On the other hand, when there is a sell-side void and prices are peaking, the trader can wait for a retraction to happen and place a short order, capitalising on an anticipated bearish market.

Nevertheless, it is important to note that markets do not necessarily retract quickly and return to previous price levels. Corrections may take longer depending on market conditions and events, and reversal can happen in multiple stages. Therefore, it is better to enter a trade with stop-loss or take-profits to avoid unexpected price action.

Conclusion

Liquidity sweeps are market events where the trader places an order that scans “sweeps” multiple liquidity providers, pools, and order books to find the best matching order and provide suitable trading conditions. 

This approach eliminates the full reliance on a single provider and enables the investors to explore deeper market offerings and potentially settle the order at a lower price.

Executing a sweep entails sophisticated technology and a trading platform. Therefore, ensure your trading partner provides all the tools to sweep and execute an order quickly and at the lowest costs possible. 

FAQ

What is liquidity sweep?

Liquidity sweeps refer to placing an order which scans through multiple market orders to find the best matching order and lowest prices possible.
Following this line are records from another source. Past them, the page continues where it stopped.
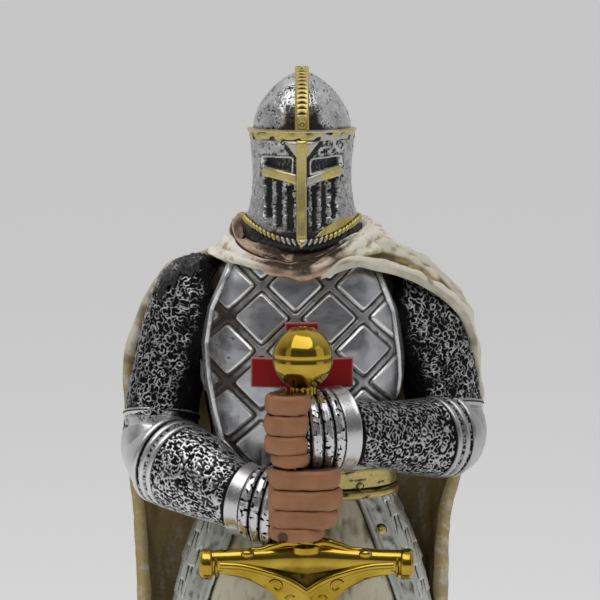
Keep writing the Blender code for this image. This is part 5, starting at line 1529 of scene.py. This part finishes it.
def hands():
    """Bare fists: four stacked fingers each, a palm and a thumb."""
    part = Part()
    for centre, side, bend, reaches in FINGERS:
        cx, cy, cz = centre
        palm = ((8.0, 5.5, 0, 6.0, 8.4), (4.5, 2.6, 0, 6.5, 8.6))
        palm += ((0, 1.6, 0, 6.2, 9.0), (-5.5, 1.8, 0, 4.5, 8.4))
        stations = [(cx + side * x, cy + y, cz + z, across, tall) for x, y, z, across, tall in palm]
        part.add(sweep(stations, 1.0, 32, (0, 0, 1), 2.6), wrap=True, ends=(True, True), relief=0.35)
        drops = (7.2, 1.5, -3.9, -8.2)
        halves = (2.9, 3.0, 2.75, 2.1)
        for n, (drop, half, reach) in enumerate(zip(drops, halves, reaches)):
            path = []
            for x, y in bend:
                moved = x - reach if x < -2 else x
                path.append((cx + side * moved, cy + y, cz + drop, 2.7, half))
            finger = sweep(path, 0.55, 30, (0, 0, 1), 3.0)
            middle = np.abs(finger[..., 2] - cz - drop) / half
            crease = waves(finger, 4.5, 111 + n)
            relief = np.clip(rise(middle, 1.02, 0.80) * 0.8 + 0.2 + 0.06 * crease, 0, 1)
            # A dark dent is left where the lower thumb meets the fingers
            dent = rise(np.hypot(finger[..., 0] + 5.4, (finger[..., 2] - 171.0) * 0.8), 2.0, 0.8)
            relief = relief * (1 - dent)
            finger = lifted(finger, 0.07 * crease - 0.6 * dent, True)
            part.add(finger, wrap=True, ends=(True, True), relief=relief)
    thumb = ((-6.4, -38.5, 187.5, 2.2, 2.6), (-7.4, -42.4, 184.0, 2.0, 2.2), (-7.6, -43.4, 178.0, 1.8, 2.0))
    thumb += ((-7.2, -43.0, 172.4, 1.6, 1.8),)
    part.add(sweep(thumb, 0.6, 20, (0, 1, 0), 2.3), wrap=True, ends=(True, True), relief=0.8)
    show(part, "hands", skin_paint(), "knight")


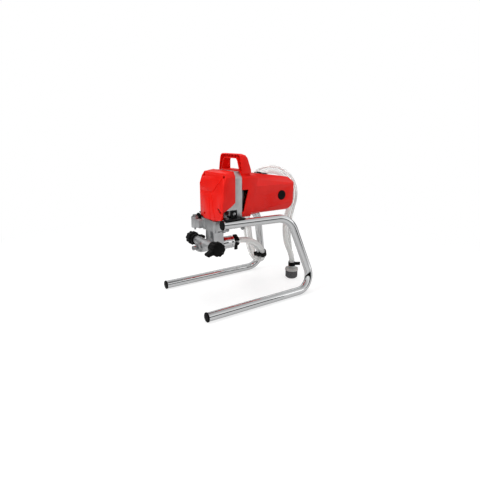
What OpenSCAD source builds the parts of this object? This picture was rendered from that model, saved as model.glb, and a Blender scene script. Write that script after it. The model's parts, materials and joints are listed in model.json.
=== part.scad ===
// Airless paint sprayer: a geared piston pump and its motor in a red housing, carried by a
// bent tube stand, with a suction hose and strainer.  Millimetres, +Z up, front towards -Y.
// Modules draw in the machine frame: X = 0 is the middle plane, Y = 0 the pump's axis and
// Z = 0 the floor.  The whole machine is then moved so that its origin is centred below it.

/* [Stand] */
// Outer diameter of the stand tubes
tube_d = 25; // [20:1:28]
// Wall of the stand tubes
tube_wall = 1.5; // [1:0.5:3]
// Distance of each floor tube from the middle plane
skid_x = 137.5; // [115:0.5:165]
// How far the floor tubes reach in front of the pump's axis
skid_front = 105; // [90:1:140]
// How far behind the pump's axis the floor tubes would meet the risers
skid_rear = 285; // [280:1:330]
// Distance of each riser's top from the middle plane
riser_x = 86; // [80:1:100]
// How far behind the pump's axis the risers would meet the upper tubes
riser_rear = 217; // [205:1:225]
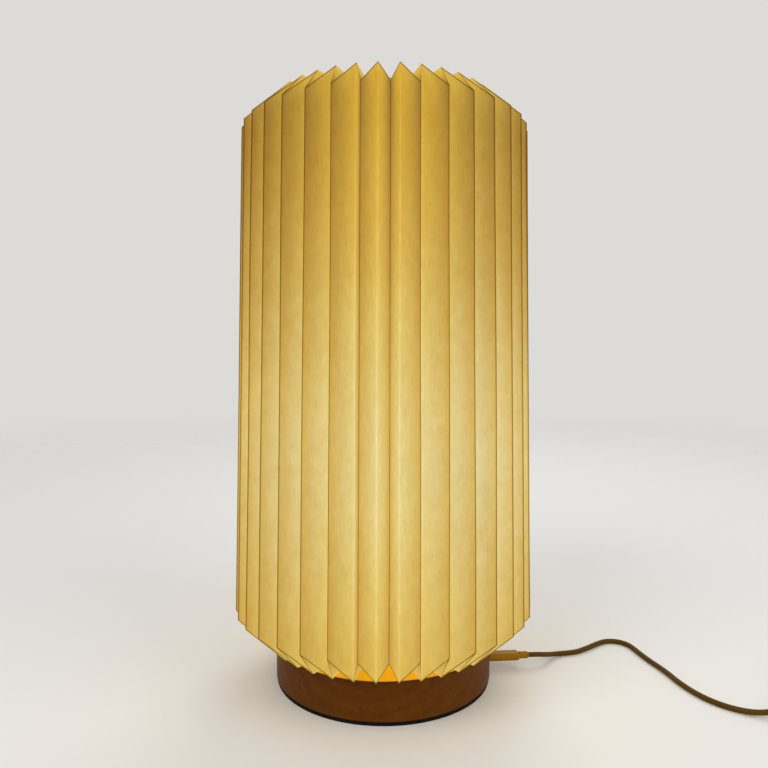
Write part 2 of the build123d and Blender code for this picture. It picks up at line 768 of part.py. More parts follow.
with BuildPart() as bottom_flange_pleat:
    add(pleat_core(PAPER, flange_core))
    add(flange_tunnel(shade_bottom + flange_lift, notch_bottom + flange_lift, -1), mode=Mode.INTERSECT)
    add(tunnel_below, mode=Mode.SUBTRACT)
    with BuildSketch(Plane.XY.offset(shade_bottom)):
        Circle(FLANGE_RADIUS)
    extrude(amount=SHADE_HEIGHT, mode=Mode.SUBTRACT)

with BuildPart() as top_flange_pleat:
    add(pleat_core(PAPER, flange_core))
    add(flange_tunnel(shade_top - flange_lift, notch_top - flange_lift, 1), mode=Mode.INTERSECT)
    add(tunnel_above, mode=Mode.SUBTRACT)
    with BuildSketch(Plane.XY.offset(shade_bottom)):
        Circle(FLANGE_RADIUS)
    extrude(amount=SHADE_HEIGHT, mode=Mode.SUBTRACT)

with BuildPart() as paper_shade:
    with PolarLocations(0, PLEATS, start_angle=SHADE_TURN - 90):
        add(wall_pleat.part)
    for cut in cut_planes(WALL_PLEATS_EACH):
        split(bisect_by=cut, keep=Keep.BOTH)
paper_shade.part.label = "paper_shade"
export_step(paper_shade.part, "parts/paper_shade.step")

with BuildPart() as paper_bottom_flange:
    with PolarLocations(0, PLEATS, start_angle=SHADE_TURN - 90):
        add(bottom_flange_pleat.part)
    for cut in cut_planes(FLANGE_PLEATS_EACH):
        split(bisect_by=cut, keep=Keep.BOTH)
paper_bottom_flange.part.label = "paper_bottom_flange"
export_step(paper_bottom_flange.part, "parts/paper_bottom_flange.step")

with BuildPart() as paper_top_flange:
    with PolarLocations(0, PLEATS, start_angle=SHADE_TURN - 90):
        add(top_flange_pleat.part)
    for cut in cut_planes(FLANGE_PLEATS_EACH):
        split(bisect_by=cut, keep=Keep.BOTH)
paper_top_flange.part.label = "paper_top_flange"
export_step(paper_top_flange.part, "parts/paper_top_flange.step")

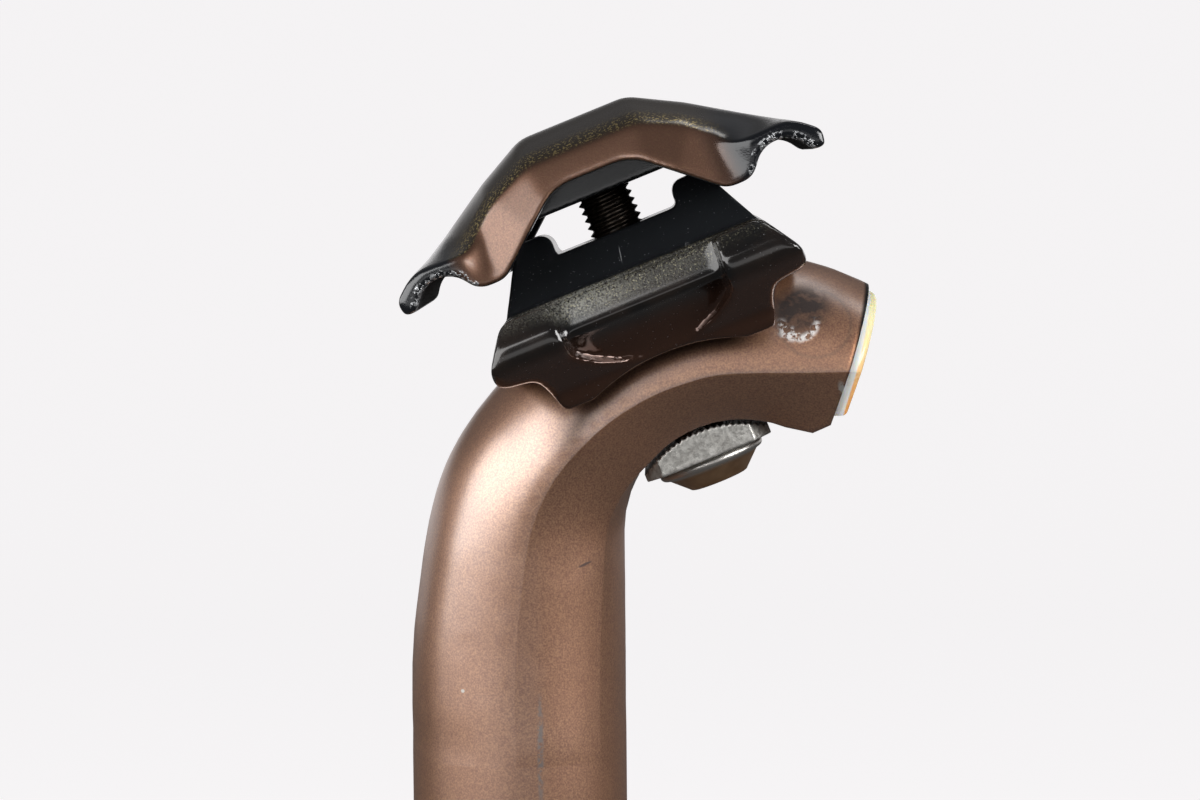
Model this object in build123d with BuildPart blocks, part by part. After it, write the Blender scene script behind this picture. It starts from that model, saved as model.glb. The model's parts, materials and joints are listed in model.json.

What to do after a liquidity sweep?

Sweeps usually cause price fluctuations depending on the executed order. Therefore, traders may anticipate an increased action in either direction, placing a buy order if a bullish movement starts or selling if a bearish movement occurs.

How do you identify a liquidity sweep?

Sweeps are usually associated with an increase in order flow, causing prices to drop quickly in comparison to previous events. On the price chart, sweeps are marked by sharp price falls following a period of balancing and corrections.

What is the liquidity sweep trading strategy?

When sweeps happen, prices fluctuate due to instability in the order flow. Therefore, it is crucial to determine support and resistance levels and identify breakthroughs to place an order on one side of the trend.